Diretor da Escola Nacional de Saúde Pública (Ensp/Fiocruz), Hermano Castro rememorou uma lição de conhecimento compartilhado recebida na prática. "Recentemente, eu estive em Quito, no Equador, e um amigo que me recebeu lá me deu a seguinte orientação: em caso de terremoto, procure se informar sobre o que fazer com algum indígena, porque são eles que habitam essa terra há milhares de anos e melhor sabem lidar com esse fenômeno", afirmou.
Apesar de detentores desse conhecimento, na forma como nossa sociedade está organizada, são os mais pobres que pagam a conta dos desastres, como lembrou Ivo Poletto, do Fórum de Mudanças Climáticas e Justiça Social. "Num seminário como esse, temos que refletir sobre o que as pessoas sentem por terem perdido não só a casa, mas a vida que estava presente nos amigos, vizinhos e parentes mortos.

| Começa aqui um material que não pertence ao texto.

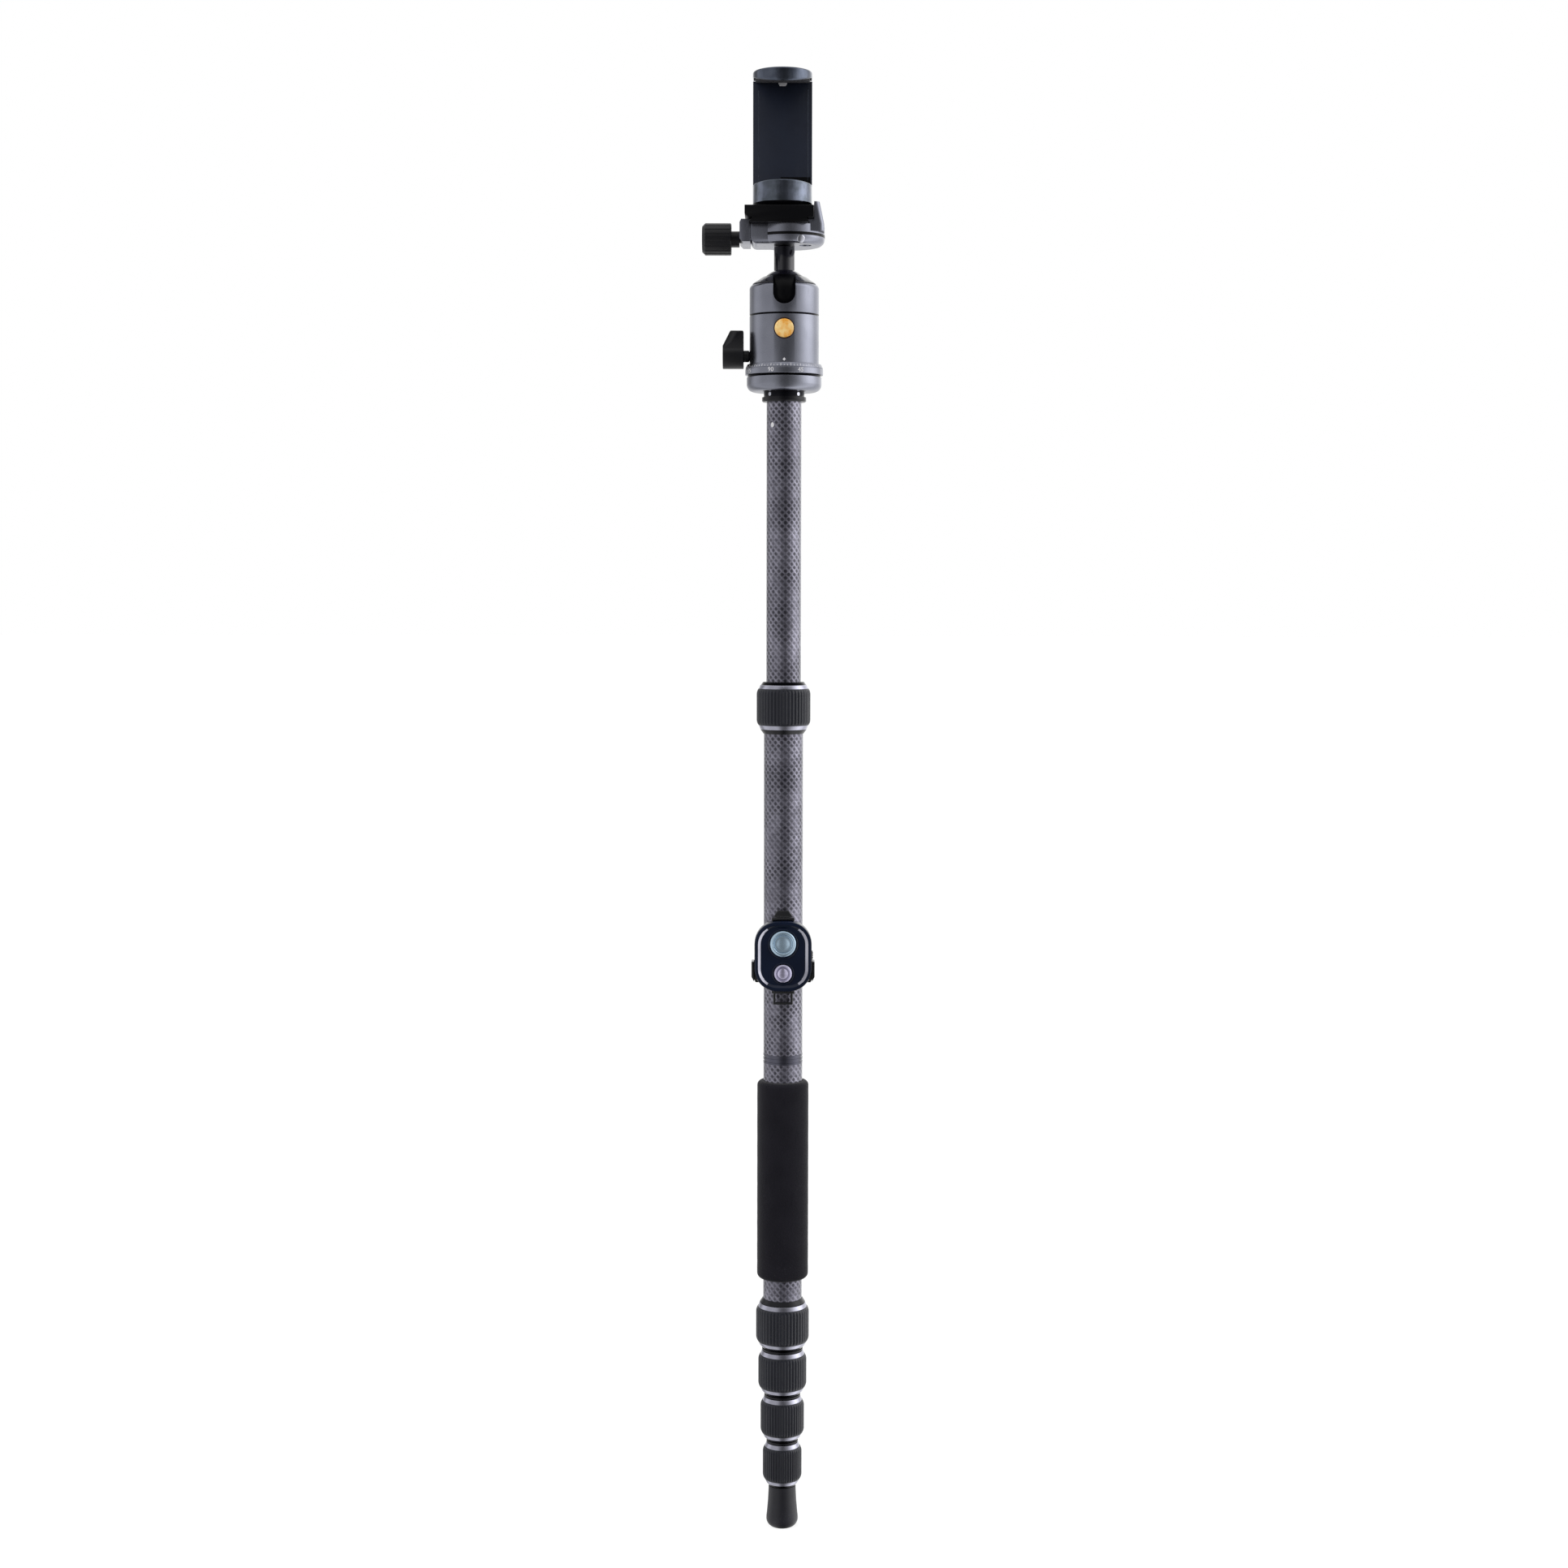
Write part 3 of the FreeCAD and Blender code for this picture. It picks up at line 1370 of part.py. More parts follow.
def release_plate():
    """The quick release plate with its dovetail foot, and the camera screw in it."""
    low = dovetail_low()
    edge_top = low + size("dovetail_edge")
    slope = size("dovetail_slope")
    body_low = neck_high()
    top = holder_low()
    left = dovetail_left()
    right = dovetail_right()
    body_left = size("dovetail_shift") - size("plate_width") / 2
    bevel = size("plate_bevel")
    half = size("plate_length") / 2
    middle = size("holder_shift")
    body = new_body("release_plate")
    sketch = new_sketch(body, "plate_outline", "XZ_Plane", -half)
    add_outline(sketch, [
        (left, low),
        (right, low),
        (right, edge_top),
        (right - slope, body_low),
        (plate_right(), body_low),
        (plate_right(), top),
        (body_left, top),
        (body_left, body_low + bevel),
        (body_left + bevel, body_low),
        (left + slope, body_low),
        (left, edge_top),
    ])
    pad(body, "plate_block", sketch, half * 2)
    hole = new_sketch(body, "plate_hole_outline", offset=low)
    add_circle(hole, middle, 0, size("screw_width") / 2 + size("clear_gap"))
    pocket(body, "plate_hole", hole, top - low + 1, ahead=True)
    pocket_outline = new_sketch(body, "screw_pocket_outline", offset=low)
    add_circle(pocket_outline, middle, 0, size("screw_head_width") / 2 + size("clear_gap"))
    pocket(body, "screw_pocket", pocket_outline, size("screw_pocket"), ahead=True)
    head_top = low + size("screw_pocket") - size("glue_gap")
    shaft = size("screw_width") / 2
    head = size("screw_head_width") / 2
    screw = turned("camera_screw", [
        (0, head_top - size("screw_head_height")),
        (head, head_top - size("screw_head_height")),
        (head, head_top),
        (shaft, head_top),
        (shaft, top + size("screw_reach")),
        (0, top + size("screw_reach")),
    ])
    place(screw, x=middle)


def jaw_shape(sketch, back, inset=0):
    """Draw the round-fronted outline of the phone holder's jaws."""
    half = size("holder_width") / 2 - inset
    front = size("holder_front") - inset
    centre = half - front
    middle = size("holder_shift")
    add_outline(sketch, [
        (middle + half, back),
        (middle - half, back),
        (middle - half, centre, half, "left"),
        (middle, -front, half, "left"),
        (middle + half, centre),
    ])


def phone_holder():
    """The phone holder's fixed body: lower jaw, back panel, tongue channel and spring channels."""
    low = holder_low() + size("glue_gap")
    front = size("panel_front")
    back = front + size("panel_thickness")
    half = size("holder_width") / 2
    middle = size("holder_shift")
    panel_top = jaw_ceiling() - size("clear_gap")
    body = new_body("holder_body")
    jaw = new_sketch(body, "lower_jaw_outline", offset=low)
    jaw_shape(jaw, back)
    pad(body, "lower_jaw", jaw, size("lower_jaw_height") - size("glue_gap"))
    panel = new_sketch(body, "panel_outline", offset=low)
    add_rectangle(panel, middle - half, middle + half, front, back)
    pad(body, "back_panel", panel, panel_top - low)
    corner = [middle.value - half.value, middle.value + half.value]
    soften(body, "panel_edges", size("panel_round"), lambda edge: upright_at(edge, corner, back.value))
    hole = new_sketch(body, "holder_thread_outline", offset=low)
    add_circle(hole, middle, 0, size("screw_width") / 2 + size("glue_gap"))
    pocket(body, "holder_thread", hole, size("screw_reach") + size("clear_gap"), ahead=True)
    channel = new_sketch(body, "tongue_channel_outline", offset=panel_top)
    wide = size("tongue_width") / 2 + size("clear_gap")
    near = front + (size("panel_thickness") - size("tongue_thickness")) / 2 - size("clear_gap")
    far = near + size("tongue_thickness") + size("clear_gap") * 2
    add_rectangle(channel, middle - wide, middle + wide, near, far)
    pocket(body, "tongue_channel", channel, size("tongue_length") + size("clear_gap"))
    for number, side in enumerate((-1, 1), start=1):
        seat = new_sketch(body, f"spring_channel_{number}_outline", offset=panel_top)
        x = middle + size("spring_spread") * side
        add_circle(seat, x, (front + back) / 2, size("spring_channel") / 2)
        pocket(body, f"spring_channel_{number}", seat, size("spring_length") + size("clear_gap"))


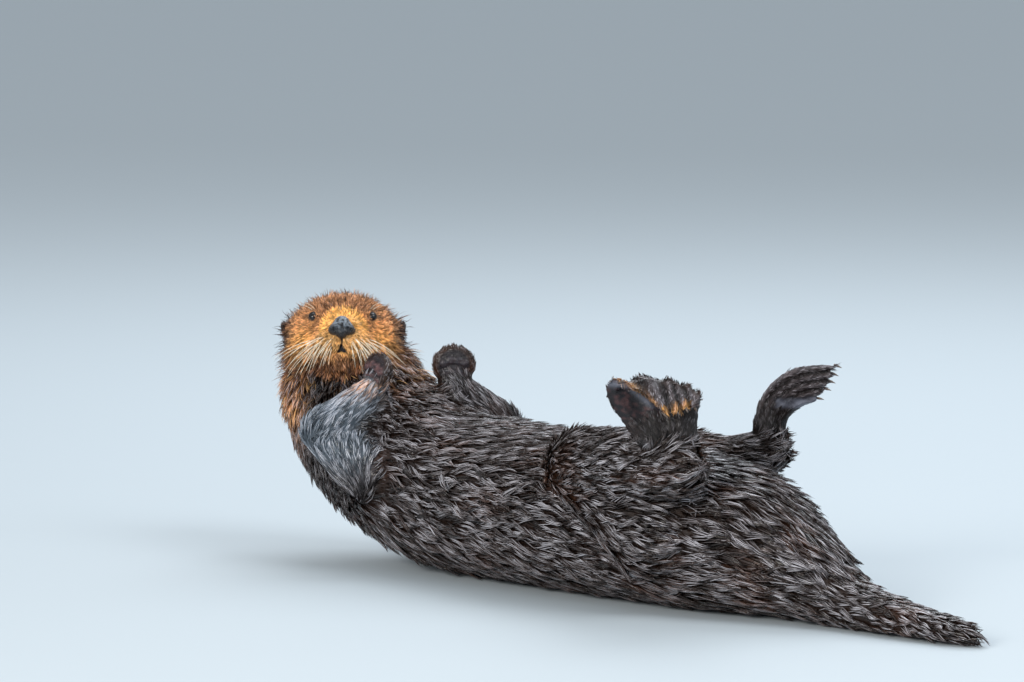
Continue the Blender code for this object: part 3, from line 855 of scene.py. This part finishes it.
def coatColourGroup():  # the coat's markings, darker at the roots as painted shade deep in the coat, with a painted highlight along the wet locks' ridges, and different from lock to lock
    inputs = [(label, "NodeSocketColor", colour) for label, colour in coatColours.items()]
    inputs += [(f"{label} Share", "NodeSocketFloat", 0.0) for label, _ in layers]
    inputs += [("Along", "NodeSocketFloat", 0.3), ("Tone", "NodeSocketFloat", 0.5)]
    inputs += [("Top", "NodeSocketFloat", 0.0), ("Wetness", "NodeSocketFloat", 0.7)]
    outputs = [("Color", "NodeSocketColor"), ("Roughness", "NodeSocketFloat")]
    tree, given, out = group("coatColour", inputs, outputs)
    colour = given["Umber"]
    for label, _ in layers:
        colour = mixed(tree, given[f"{label} Share"], colour, given[label])
    position = positionOf(tree)
    flecks = spread(tree, noise(tree, position, 160, 3.0), 0.35, 0.65, (0.78, 1.18))
    patches = spread(tree, noise(tree, position, 38), 0.3, 0.7, (0.85, 1.12))
    shade = maths(tree, "MULTIPLY", flecks, patches)
    shade = maths(tree, "MULTIPLY", shade, spread(tree, given["Tone"], 0.1, 0.9, (0.30, 1.75)))
    # painted shade deep in the coat: darker towards the roots, lighter at the tips
    shade = maths(tree, "MULTIPLY", shade, spread(tree, given["Along"], 0, 1, (0.45, 1.40)))
    colour = mixed(tree, 1.0, colour, shade, "MULTIPLY")
    # painted highlight: the Sheen colour along each wet lock's ridge, on the lighter locks and away from
    # the roots
    sheenShare = maths(tree, "MULTIPLY", given["Wetness"], spread(tree, given["Tone"], 0.35, 0.80, (0, 0.95)))
    sheenShare = maths(tree, "MULTIPLY", sheenShare, spread(tree, given["Top"], 0.40, 0.90))
    sheenShare = maths(tree, "MULTIPLY", sheenShare, spread(tree, given["Along"], 0.1, 0.5))
    # no painted highlight where Black is laid
    sheenShare = maths(tree, "MULTIPLY", sheenShare, maths(tree, "SUBTRACT", 1.0, given["Black Share"]))
    colour = mixed(tree, sheenShare, colour, given["Sheen"])
    put(tree, out["Color"], colour)
    rough = maths(tree, "SUBTRACT", 0.62, maths(tree, "MULTIPLY", given["Wetness"], 0.36))
    flecked = spread(tree, flecks, 0.78, 1.18, (-0.05, 0.06))
    put(tree, out["Roughness"], maths(tree, "ADD", rough, flecked, clamp=True))
    return tree


def bumpGroup():  # fine skin: creases and small scales
    inputs, outputs = [("Scale", "NodeSocketFloat", 400.0)], [("Height", "NodeSocketFloat")]
    tree, given, out = group("skinRelief", inputs, outputs)
    position = positionOf(tree)
    cells = tree.nodes.new("ShaderNodeTexVoronoi")
    cells.feature = "DISTANCE_TO_EDGE"
    fill(tree, cells, {"Vector": position, "Scale": given["Scale"]})
    folds = noise(tree, position, 120, 4.0)
    edge = spread(tree, cells.outputs["Distance"], 0.0, 0.25)
    put(tree, out["Height"], maths(tree, "ADD", edge, maths(tree, "MULTIPLY", folds, 0.8)))
    return tree


coatColour, skinRelief = coatColourGroup(), bumpGroup()


def material(name):
    made = bpy.data.materials.new(name)
    made.use_nodes = True
    tree = made.node_tree
    return made, tree, tree.nodes["Principled BSDF"]


def useGroup(tree, source):
    node = tree.nodes.new("ShaderNodeGroup")
    node.node_tree = source
    return node


def bump(tree, shader, height, strength, distance):
    node = tree.nodes.new("ShaderNodeBump")
    fill(tree, node, {"Height": height, "Strength": strength, "Distance": distance})
    fill(tree, shader, {"Normal": node.outputs["Normal"]})


def markedCoat(tree, values):  # the coat's colour from the markings, painted shade, highlight and reflection among them
    node = useGroup(tree, coatColour)
    fill(tree, node, {f"{label} Share": attribute(tree, name) for label, name in layers})
    fill(tree, node, values)
    return node.outputs


def furMaterial(name, wetnessAndSheen):
    made, tree, shader = material(name)
    values = {name.title(): attribute(tree, name) for name in ("along", "tone", "top")}
    coloured = markedCoat(tree, {"Wetness": wetnessAndSheen, **values})
    fill(tree, shader, {
        "Base Color": coloured["Color"], "Roughness": coloured["Roughness"], "Specular IOR Level": 0.25,
        "Coat Weight": 0.6 * wetnessAndSheen, "Coat Roughness": 0.14,
    })
    return made


skinColours = {
    "sole": (0.011, 0.009, 0.011, 1),
    "flush": (0.140, 0.062, 0.060, 1),
    # a painted bluish sheen on bare skin
    "pale": (0.190, 0.200, 0.250, 1),
}


def skinMaterial():
    made, tree, shader = material("skin")
    # the skin takes the coat's colours with the painted shade of a lock's root
    coloured = markedCoat(tree, {"Wetness": 0.6, "Along": 0.12})
    mottle = spread(tree, noise(tree, positionOf(tree), 150), 0.25, 0.75)
    flushed = maths(tree, "MULTIPLY", attribute(tree, "flush"), mottle)
    naked = mixed(tree, flushed, skinColours["sole"], skinColours["flush"])
    # painted bluish sheen over the bare skin's colour
    naked = mixed(tree, attribute(tree, "pale"), naked, skinColours["pale"])
    bareness = attribute(tree, "bare")
    smoother = maths(tree, "MULTIPLY", bareness, 0.14)
    fill(tree, shader, {
        "Base Color": mixed(tree, bareness, coloured["Color"], naked),
        "Roughness": maths(tree, "SUBTRACT", coloured["Roughness"], smoother, clamp=True),
        "Specular IOR Level": 0.2, "Coat Weight": 0.2, "Coat Roughness": 0.15,
    })
    bump(tree, shader, useGroup(tree, skinRelief).outputs["Height"], 0.5, 0.6 * mm)
    return made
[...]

Quando falamos sobre a chuva na região serrana do Rio de Janeiro em 2011, existe o número oficial de cerca de 900 mortes, mas há o sentimento seguro das pessoas de que chegariam até a 4 mil", destacou Poletto.
Paulo Gadelha, presidente da Fiocruz, lembrou do papel que a Fundação procura desempenhar na geração de conhecimento compartilhada com povos tradicionais e a população em geral (foto: Virgínia Damas)
Para o sociólogo argentino José Esteban Castro, atualmente catedrático da universidade de Newcastle, na Inglaterra, e professor visitante na Faculdade Latino Americana de Ciências Sociais, a Flacso, do México, desastres como esse são uma manifestação da formação sociológica dos países da América Latina. "Apesar de parecer um slogan repetitivo, precisamos aprofundar a compreensão do processo que faz com que, por exemplo, as políticas da água sejam determinadas pelo caráter capitalista das sociedades", disse.
Quando se fala de desastres que acabam com famílias inteiras e deixam centenas de mortos e milhares de pessoas sem casas, difícil imaginar que o estarrecimento e a tristeza não sejam sentimentos unânimes, mas nem sempre é o que acontece, como se pode concluir da fala do professor José Arriscado Nunes, da Universidade de Coimbra. "Eu me lembro de algumas entrevistas dadas na ocasião da passagem do furação Katrina, que destruiu boa parte da cidade de Nova Orleans", recordou. "Algumas dessas intervenções eram no sentido de dizer que aquela destruição era uma oportunidade para se reconstruir a cidade sem a população negra, sem as escolas públicas, sem aqueles a que certa parte daquela sociedade considera como resto". Sarcástico, Arriscado Nunes lembrou que ter dinheiro em contas no exterior não será solução no caso de alguns desastres. "Quando faltar água, de nada vai adiantar ter dinheiro nos bancos da Suíça. Esse dinheiro pode até, num primeiro momento, ajudar na estocagem da água, mas a longo prazo, todos estarão na mesma situação", apontou.